--- Begin ---

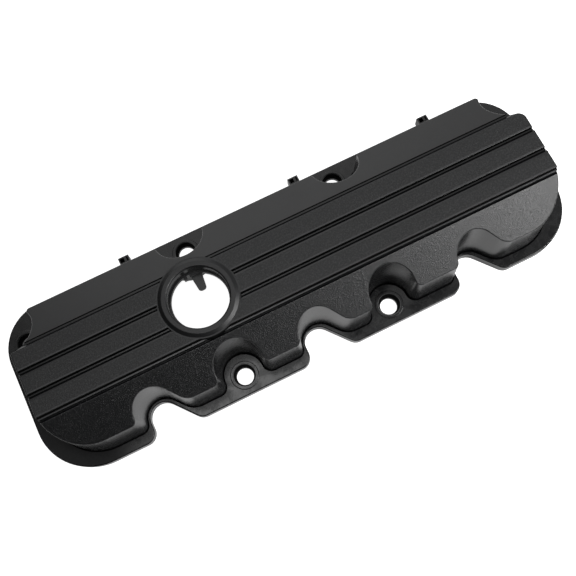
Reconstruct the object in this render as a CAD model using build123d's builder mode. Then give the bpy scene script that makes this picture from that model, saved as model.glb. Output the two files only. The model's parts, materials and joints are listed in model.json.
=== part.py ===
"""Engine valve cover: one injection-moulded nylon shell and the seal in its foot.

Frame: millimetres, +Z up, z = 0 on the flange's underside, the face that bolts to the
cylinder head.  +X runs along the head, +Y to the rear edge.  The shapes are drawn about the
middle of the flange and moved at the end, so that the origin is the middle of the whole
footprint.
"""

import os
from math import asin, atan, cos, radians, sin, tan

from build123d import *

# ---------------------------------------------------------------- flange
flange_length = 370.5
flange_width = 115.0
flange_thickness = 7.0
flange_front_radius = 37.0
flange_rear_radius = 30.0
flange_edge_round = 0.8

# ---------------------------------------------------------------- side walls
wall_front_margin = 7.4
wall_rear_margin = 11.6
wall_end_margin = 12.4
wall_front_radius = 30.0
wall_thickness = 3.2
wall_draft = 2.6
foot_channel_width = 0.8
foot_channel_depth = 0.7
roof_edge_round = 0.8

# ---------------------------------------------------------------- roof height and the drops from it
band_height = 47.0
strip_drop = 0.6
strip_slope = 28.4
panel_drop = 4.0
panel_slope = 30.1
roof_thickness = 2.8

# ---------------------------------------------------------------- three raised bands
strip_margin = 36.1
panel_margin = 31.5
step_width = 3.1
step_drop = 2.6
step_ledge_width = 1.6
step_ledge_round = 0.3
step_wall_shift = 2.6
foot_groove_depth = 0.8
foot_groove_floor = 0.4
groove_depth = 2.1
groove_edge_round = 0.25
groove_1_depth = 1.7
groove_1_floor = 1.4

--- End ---

#### GIVEN PROBLEM:
Return nothing but the lines from the first line of the listing through the line with "in its foot.", please, keeping every one of them unchanged.

#### RESPONSE BELOW:
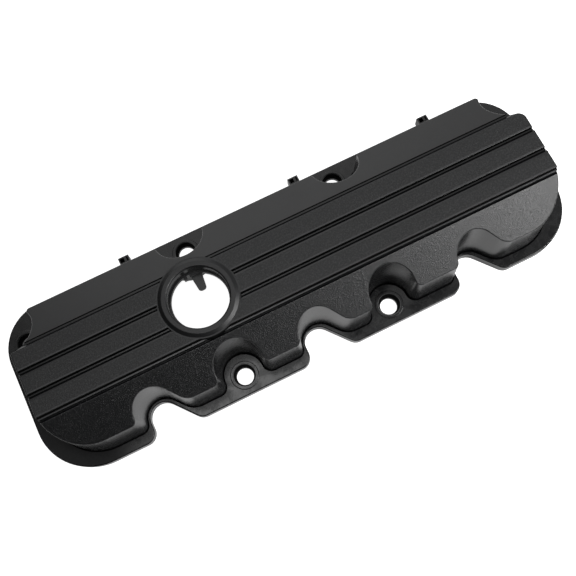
Reconstruct the object in this render as a CAD model using build123d's builder mode. Then give the bpy scene script that makes this picture from that model, saved as model.glb. Output the two files only. The model's parts, materials and joints are listed in model.json.
=== part.py ===
"""Engine valve cover: one injection-moulded nylon shell and the seal in its foot.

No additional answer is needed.